Teaching fieldwork with interview survey archives
Critical feedback on a teaching experience based on the beQuali repository
DOI:
https://doi.org/10.14428/emulations.039-40.09Keywords:
archives, re-use, methods, analysis, interviewsAbstract
This article questions the use of qualitative survey archives in the teaching of fieldwork in sociology and political science, by reporting on an experience carried out since 2013: the use of survey materials made available by the beQuali platform (“Banque d’Enquêtes qualitatives”) of the Center for Socio-Political Data (CDSP, UMS 828 Sciences Po – CNRS), for “qualitative methodology” teaching (conducting interviews and observations, analyzing interview transcripts). BeQuali provides academic users not only with research materials (e.g., semi-directive, non-directive or collective interviews, observations.), but also with a large associated documentation that allows the scientific and methodological issues specific to each survey to be contextualized.

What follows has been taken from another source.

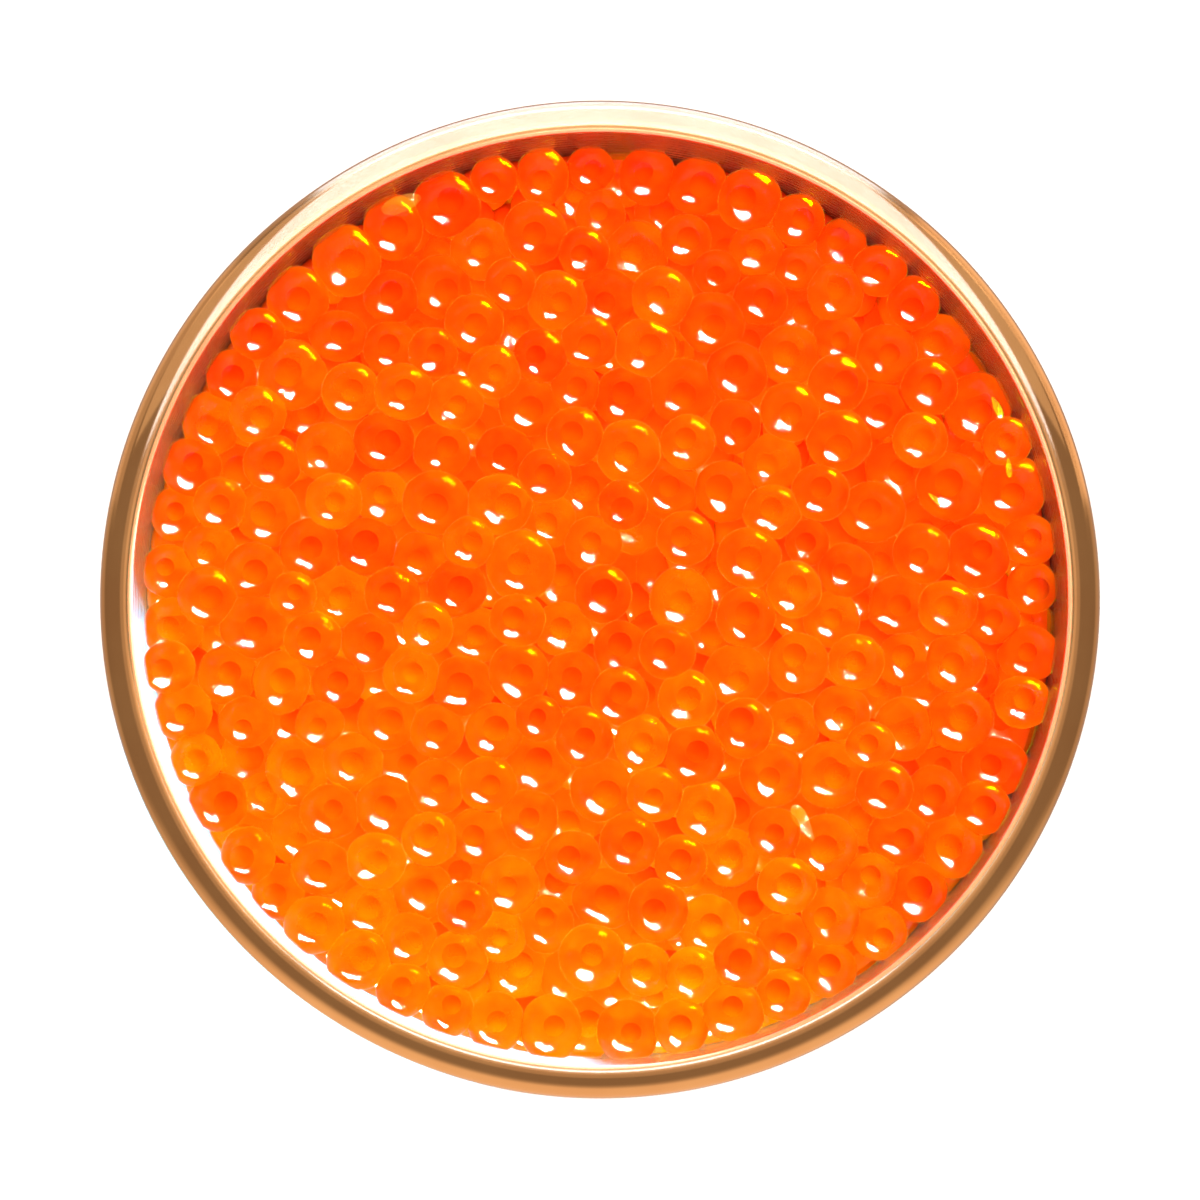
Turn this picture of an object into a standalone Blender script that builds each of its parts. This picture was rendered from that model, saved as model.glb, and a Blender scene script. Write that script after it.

We propose a review of our own experience of teaching qualitative methodologies based on the archives of some of these surveys. We present several teaching modules that we have run in recent years at Sciences Po Paris and the University of Paris 2, and examine the potential and limitations of such an approach for disciplines such as sociology or political science. Four major issues in the teaching of methods are identified: preparing students as well as possible for the execution of a fieldwork; supporting the learning of reflexivity; familiarizing with emotional distancing; approaching the practical issues of the analysis of data.